__Goal__.
Here are some records. Copy each one exactly.
..........
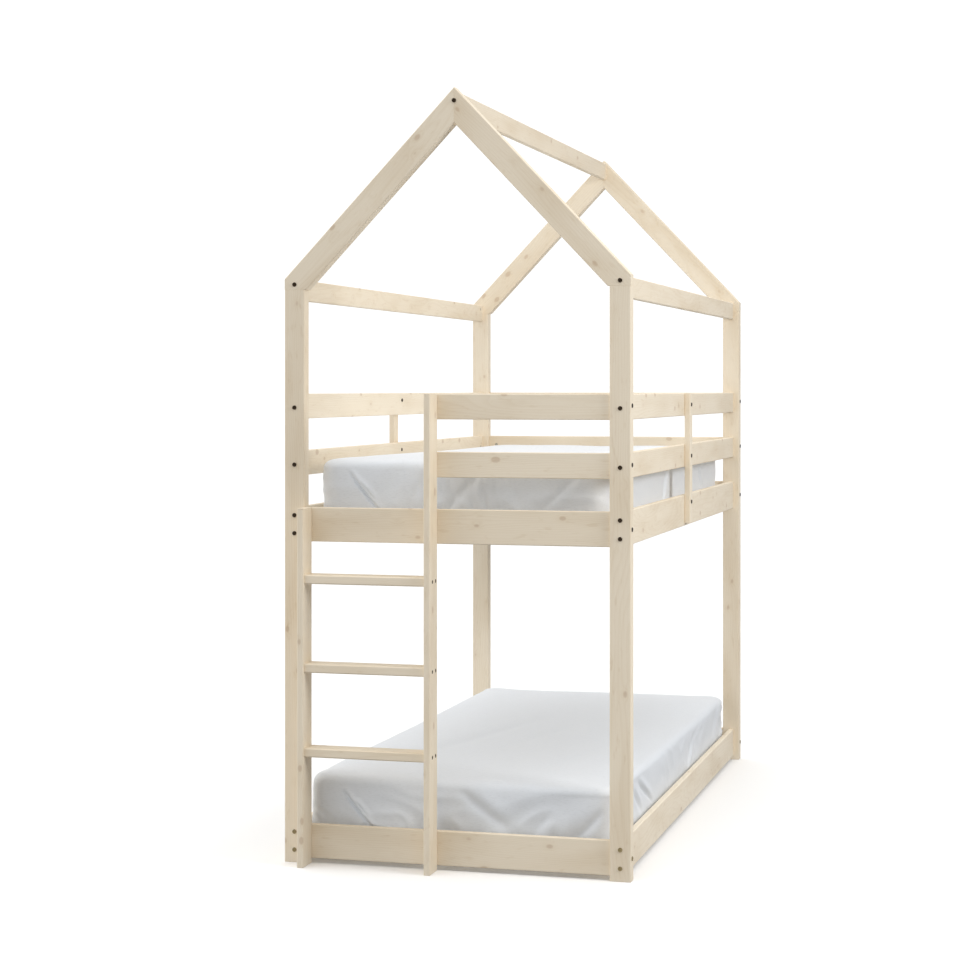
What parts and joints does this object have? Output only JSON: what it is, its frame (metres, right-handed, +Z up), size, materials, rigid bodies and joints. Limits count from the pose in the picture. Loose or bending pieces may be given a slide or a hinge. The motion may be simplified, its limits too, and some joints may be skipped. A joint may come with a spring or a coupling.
{
  "type": "house bunk bed",
  "caption": "Child's wooden bunk bed with a house-shaped gabled top, guard rails, an end ladder and slatted bases with mattresses.",
  "frame": {"origin": "on the floor, in the middle of the whole outline: between the two sides' outer bolt heads, and between the ladder's front edge and the back posts' bolt heads", "axes": "+Z up; +Y from the ladder end to the far end; +X to the right for someone who faces the ladder, so the ladder is at -X"},
  "size_m": [0.985, 2.0464, 2.1369],
  "materials": {
    "pine_frame": "planed and sanded pine, unvarnished",
    "pine_slats": "planed pine",
    "beech_dowel": "fluted beech",
    "black_bolt": "black oxide, satin",
    "zinc_nut": "zinc plated",
    "zinc_screw": "zinc plated, dulled",
    "slat_webbing": "woven polyester tape",
    "mattress_cover": "white cotton fitted sheet"
  },
  "bodies": {
    "frame": {"post_front_left": "pine_frame", "post_front_right": "pine_frame", "post_back_left": "pine_frame", "post_back_right": "pine_frame", "lower_rail_left": "pine_frame", "lower_rail_right": "pine_frame", "lower_rail_front": "pine_frame", "lower_rail_back": "pine_frame", "upper_rail_left": "pine_frame", "upper_rail_right": "pine_frame", "upper_rail_front": "pine_frame", "upper_rail_back": "pine_frame", "guard_mid_left": "pine_frame", "guard_mid_right": "pine_frame", "guard_mid_front": "pine_frame", "guard_mid_back": "pine_frame", "guard_top_left": "pine_frame", "guard_top_right": "pine_frame", "guard_top_front": "pine_frame", "guard_top_back": "pine_frame", "guard_brace_left": "pine_frame", "guard_brace_right": "pine_frame", "rafter_front_left": "pine_frame", "rafter_front_right": "pine_frame", "rafter_back_left": "pine_frame", "rafter_back_right": "pine_frame", "eave_rail_left": "pine_frame", "eave_rail_right": "pine_frame", "ridge_beam": "pine_frame", "ladder_upright_left": "pine_frame", "ladder_upright_right": "pine_frame", "ladder_rung_1": "pine_frame", "ladder_rung_2": "pine_frame", "ladder_rung_3": "pine_frame", "lower_ledger_left": "pine_slats", "lower_ledger_right": "pine_slats", "upper_ledger_left": "pine_slats", "upper_ledger_right": "pine_slats", "lower_slats": "pine_slats", "upper_slats": "pine_slats", "lower_slat_tapes": "slat_webbing", "upper_slat_tapes": "slat_webbing", "short_bolts": "black_bolt", "long_bolts": "black_bolt", "brace_bolts": "black_bolt", "barrel_nuts": "zinc_nut", "brace_nuts": "zinc_nut", "dowels": "beech_dowel", "rung_screws": "zinc_screw", "ladder_screws": "zinc_screw", "ledger_screws": "zinc_screw"},
    "lower_mattress_body": {"lower_mattress": "mattress_cover"},
    "upper_mattress_body": {"upper_mattress": "mattress_cover"}
  },
  "joints": [
    {"name": "lower_mattress_lift", "type": "slide", "parent": "frame", "child": "lower_mattress_body", "axis": [0, 0, 1], "range_m": [0, 0.3]},
    {"name": "upper_mattress_lift", "type": "slide", "parent": "frame", "child": "upper_mattress_body", "axis": [0, 0, 1], "range_m": [0, 0.36]}
  ]
}
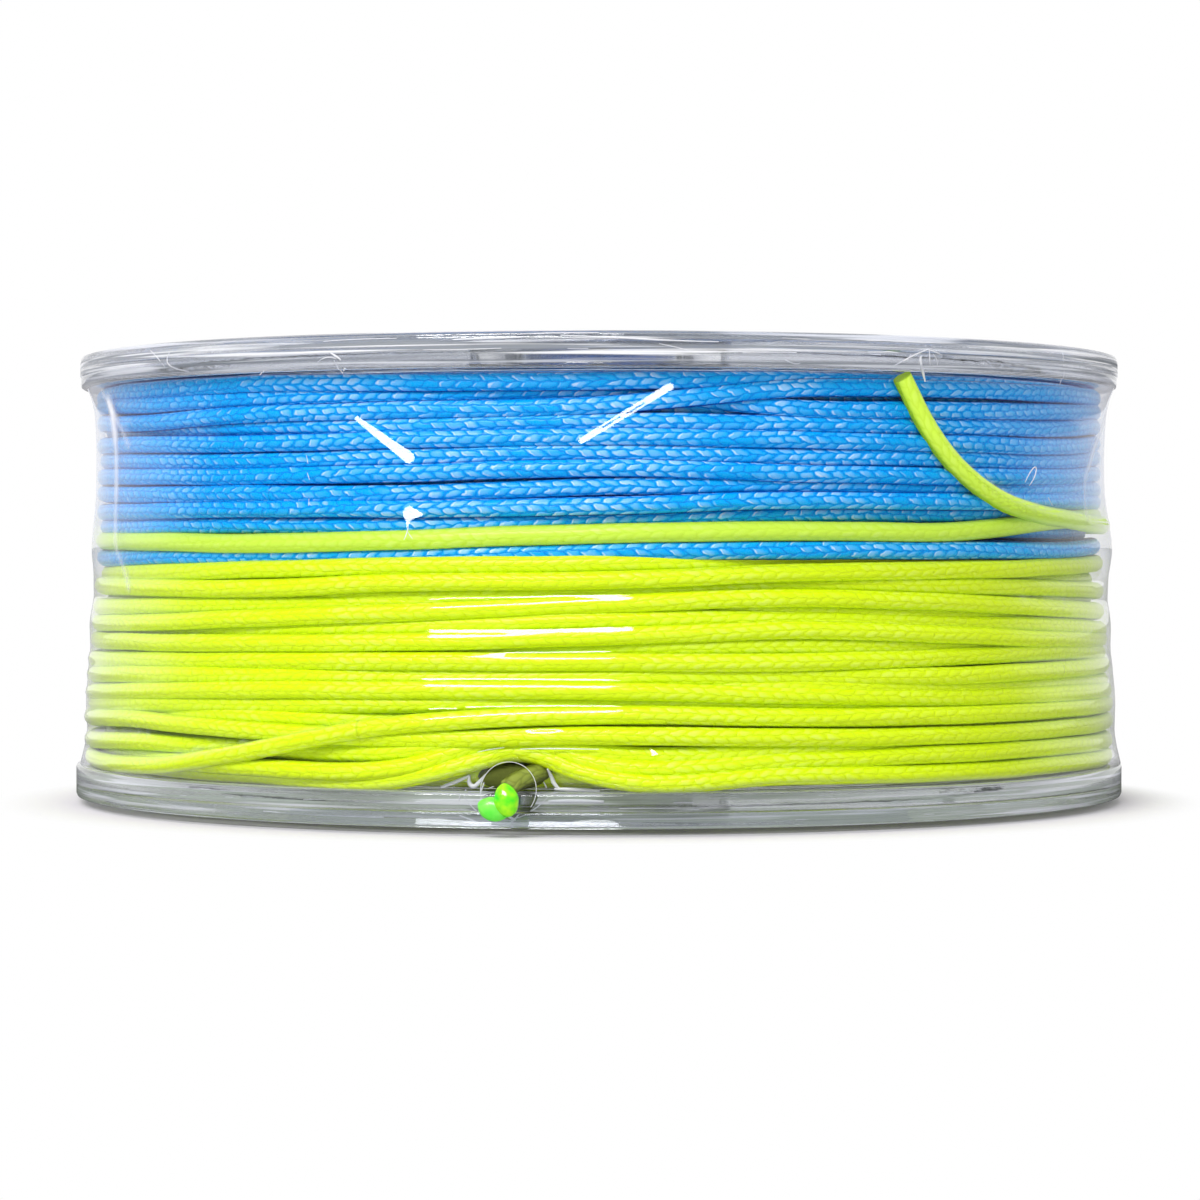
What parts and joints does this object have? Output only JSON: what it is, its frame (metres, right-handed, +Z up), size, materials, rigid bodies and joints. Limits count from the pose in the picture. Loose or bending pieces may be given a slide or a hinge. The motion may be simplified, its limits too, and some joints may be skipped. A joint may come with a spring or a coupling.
{
  "type": "fishing line spool",
  "caption": "Clear flanged spool on a spindle bore, wound with thick braided line in two colour zones, its loose end held under a band of shrink film.",
  "frame": {"origin": "on the spindle axis, in the plane that the lower stacking ring stands on", "axes": "+Z up along the spindle axis, -Y towards the front, where the line's knotted inner end comes out, +X to the right of it"},
  "size_m": [0.1002, 0.1015, 0.0427],
  "materials": {
    "clear_plastic": "clear moulded polystyrene, polished",
    "blue_line": "waxed eight-strand braid",
    "yellow_line": "waxed eight-strand braid, fluorescent yellow",
    "melted_line": "melted and set, glossy",
    "shrink_film": "clear shrink film"
  },
  "bodies": {
    "root": {"lower_spool_half": "clear_plastic", "upper_spool_half": "clear_plastic", "blue_line_bed": "blue_line", "yellow_line_bed": "yellow_line", "blue_line_turns": "blue_line", "yellow_line_turns": "yellow_line", "last_turn": "yellow_line", "start_tail": "yellow_line", "anchor_knot": "melted_line", "shrink_band": "shrink_film"}
  },
  "joints": []
}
..........
__Result__.
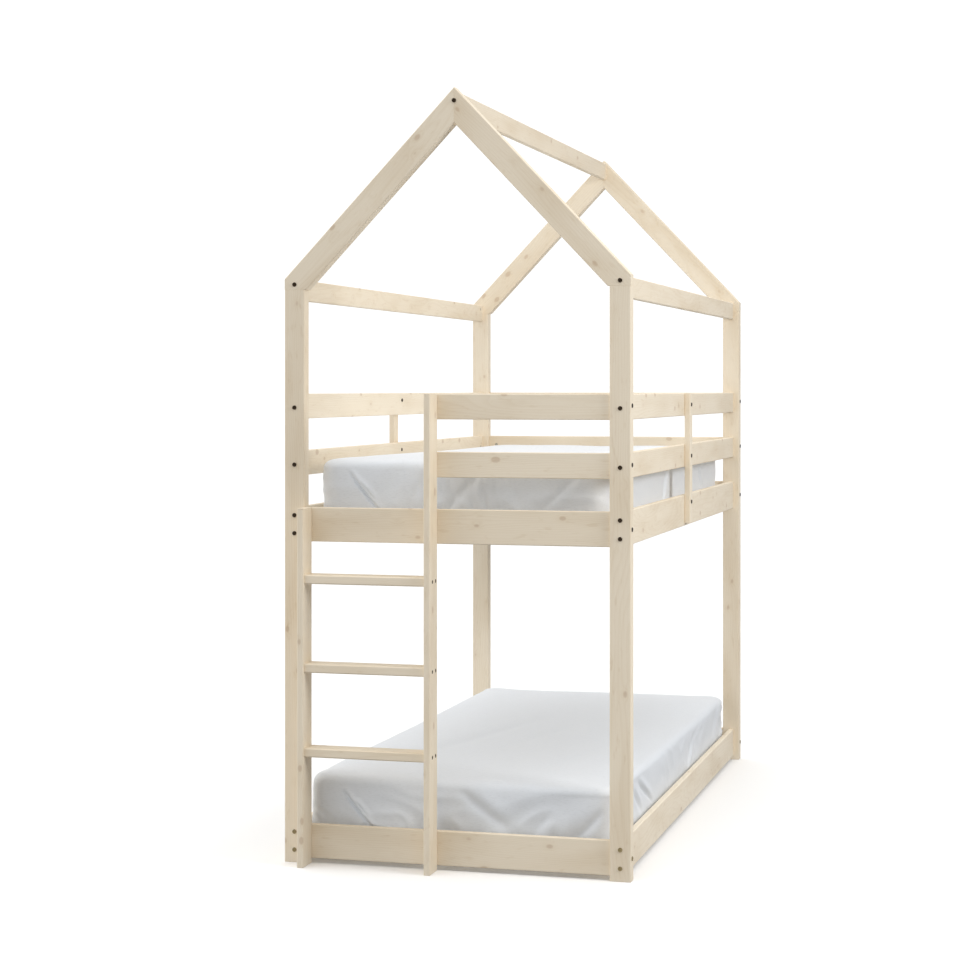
What parts and joints does this object have? Output only JSON: what it is, its frame (metres, right-handed, +Z up), size, materials, rigid bodies and joints. Limits count from the pose in the picture. Loose or bending pieces may be given a slide or a hinge. The motion may be simplified, its limits too, and some joints may be skipped. A joint may come with a spring or a coupling.
{
  "type": "house bunk bed",
  "caption": "Child's wooden bunk bed with a house-shaped gabled top, guard rails, an end ladder and slatted bases with mattresses.",
  "frame": {"origin": "on the floor, in the middle of the whole outline: between the two sides' outer bolt heads, and between the ladder's front edge and the back posts' bolt heads", "axes": "+Z up; +Y from the ladder end to the far end; +X to the right for someone who faces the ladder, so the ladder is at -X"},
  "size_m": [0.985, 2.0464, 2.1369],
  "materials": {
    "pine_frame": "planed and sanded pine, unvarnished",
    "pine_slats": "planed pine",
    "beech_dowel": "fluted beech",
    "black_bolt": "black oxide, satin",
    "zinc_nut": "zinc plated",
    "zinc_screw": "zinc plated, dulled",
    "slat_webbing": "woven polyester tape",
    "mattress_cover": "white cotton fitted sheet"
  },
  "bodies": {
    "frame": {"post_front_left": "pine_frame", "post_front_right": "pine_frame", "post_back_left": "pine_frame", "post_back_right": "pine_frame", "lower_rail_left": "pine_frame", "lower_rail_right": "pine_frame", "lower_rail_front": "pine_frame", "lower_rail_back": "pine_frame", "upper_rail_left": "pine_frame", "upper_rail_right": "pine_frame", "upper_rail_front": "pine_frame", "upper_rail_back": "pine_frame", "guard_mid_left": "pine_frame", "guard_mid_right": "pine_frame", "guard_mid_front": "pine_frame", "guard_mid_back": "pine_frame", "guard_top_left": "pine_frame", "guard_top_right": "pine_frame", "guard_top_front": "pine_frame", "guard_top_back": "pine_frame", "guard_brace_left": "pine_frame", "guard_brace_right": "pine_frame", "rafter_front_left": "pine_frame", "rafter_front_right": "pine_frame", "rafter_back_left": "pine_frame", "rafter_back_right": "pine_frame", "eave_rail_left": "pine_frame", "eave_rail_right": "pine_frame", "ridge_beam": "pine_frame", "ladder_upright_left": "pine_frame", "ladder_upright_right": "pine_frame", "ladder_rung_1": "pine_frame", "ladder_rung_2": "pine_frame", "ladder_rung_3": "pine_frame", "lower_ledger_left": "pine_slats", "lower_ledger_right": "pine_slats", "upper_ledger_left": "pine_slats", "upper_ledger_right": "pine_slats", "lower_slats": "pine_slats", "upper_slats": "pine_slats", "lower_slat_tapes": "slat_webbing", "upper_slat_tapes": "slat_webbing", "short_bolts": "black_bolt", "long_bolts": "black_bolt", "brace_bolts": "black_bolt", "barrel_nuts": "zinc_nut", "brace_nuts": "zinc_nut", "dowels": "beech_dowel", "rung_screws": "zinc_screw", "ladder_screws": "zinc_screw", "ledger_screws": "zinc_screw"},
    "lower_mattress_body": {"lower_mattress": "mattress_cover"},
    "upper_mattress_body": {"upper_mattress": "mattress_cover"}
  },
  "joints": [
    {"name": "lower_mattress_lift", "type": "slide", "parent": "frame", "child": "lower_mattress_body", "axis": [0, 0, 1], "range_m": [0, 0.3]},
    {"name": "upper_mattress_lift", "type": "slide", "parent": "frame", "child": "upper_mattress_body", "axis": [0, 0, 1], "range_m": [0, 0.36]}
  ]
}
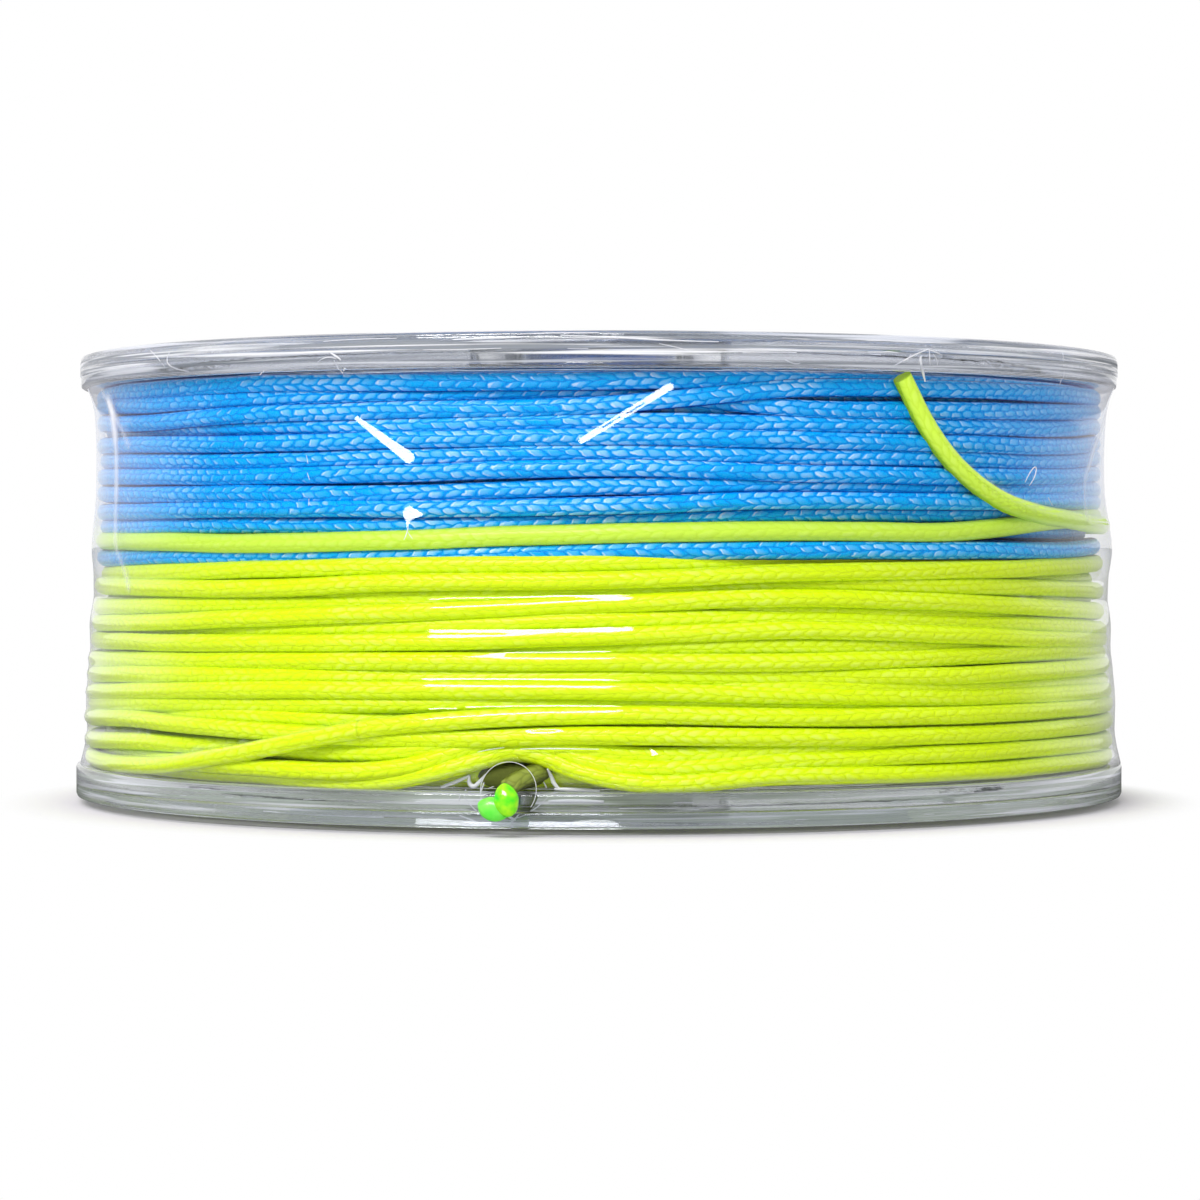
What parts and joints does this object have? Output only JSON: what it is, its frame (metres, right-handed, +Z up), size, materials, rigid bodies and joints. Limits count from the pose in the picture. Loose or bending pieces may be given a slide or a hinge. The motion may be simplified, its limits too, and some joints may be skipped. A joint may come with a spring or a coupling.
{
  "type": "fishing line spool",
  "caption": "Clear flanged spool on a spindle bore, wound with thick braided line in two colour zones, its loose end held under a band of shrink film.",
  "frame": {"origin": "on the spindle axis, in the plane that the lower stacking ring stands on", "axes": "+Z up along the spindle axis, -Y towards the front, where the line's knotted inner end comes out, +X to the right of it"},
  "size_m": [0.1002, 0.1015, 0.0427],
  "materials": {
    "clear_plastic": "clear moulded polystyrene, polished",
    "blue_line": "waxed eight-strand braid",
    "yellow_line": "waxed eight-strand braid, fluorescent yellow",
    "melted_line": "melted and set, glossy",
    "shrink_film": "clear shrink film"
  },
  "bodies": {
    "root": {"lower_spool_half": "clear_plastic", "upper_spool_half": "clear_plastic", "blue_line_bed": "blue_line", "yellow_line_bed": "yellow_line", "blue_line_turns": "blue_line", "yellow_line_turns": "yellow_line", "last_turn": "yellow_line", "start_tail": "yellow_line", "anchor_knot": "melted_line", "shrink_band": "shrink_film"}
  },
  "joints": []
}